ACR technology will allow third parties to access information about what is on a viewer’s TV screen, known as metadata, leaving programmers and distributors with less control in that environment, said Ashwin Navin, CEO of Flingo. “The traditional ’shtick’ of saying ‘we own and control the content’ doesn’t work,” he said. “We have to think of what are the carrots that bring the devices into the value [media] chain … rather than something that sits outside the value chain."

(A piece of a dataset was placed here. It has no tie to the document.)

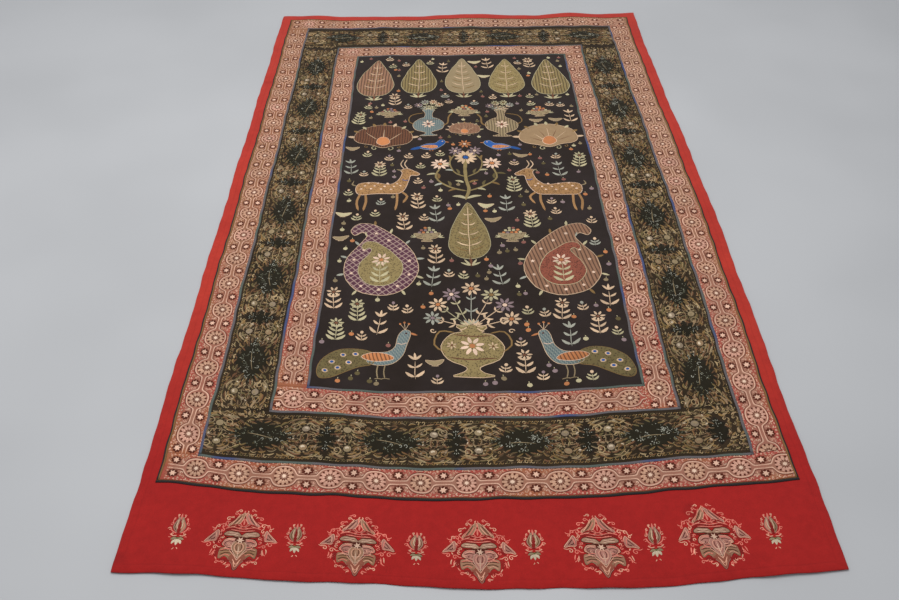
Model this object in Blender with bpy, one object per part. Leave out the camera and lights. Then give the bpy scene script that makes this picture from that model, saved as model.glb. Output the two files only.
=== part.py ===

Copyright law probably won’t help content owners limit the ability of third parties to access ACR technology, said CEO Craig Palmer of Wikia. The company collects large amounts of user-generated metadata related to a variety of topics, including TV. The audio and video fingerprinting used by most ACR technologies hasn’t been considered a “derivative work” under copyright law, he said. “I don’t think copyright law will win in this world."

So far the stakes are small, because these new apps have yet to catch on with consumers. “But it’s definitely going to be [the case] that as the dollar volume increases, so will the cease-and-desist letters,” said Zane Vella, CEO of Watchwith. Content owners have a leg-up on third parties because they have official product information about TV shows, he said. Often, just relying on keywords associated with a show can lead to confusing and bad experiences on synchronized companion apps, he said. For example, an app Watchwith built with eBay was delivering links to auctions for leather fringe jackets when viewers were watching the science-fiction show Fringe, he said.

App developers are also being careful not to alarm the content owners too much, said Navin. “There are things that technology can enable you to do and there are things that are just good business practices,” he said. “Just because there’s a technology that allows you to do something, that doesn’t mean it’s a good idea.”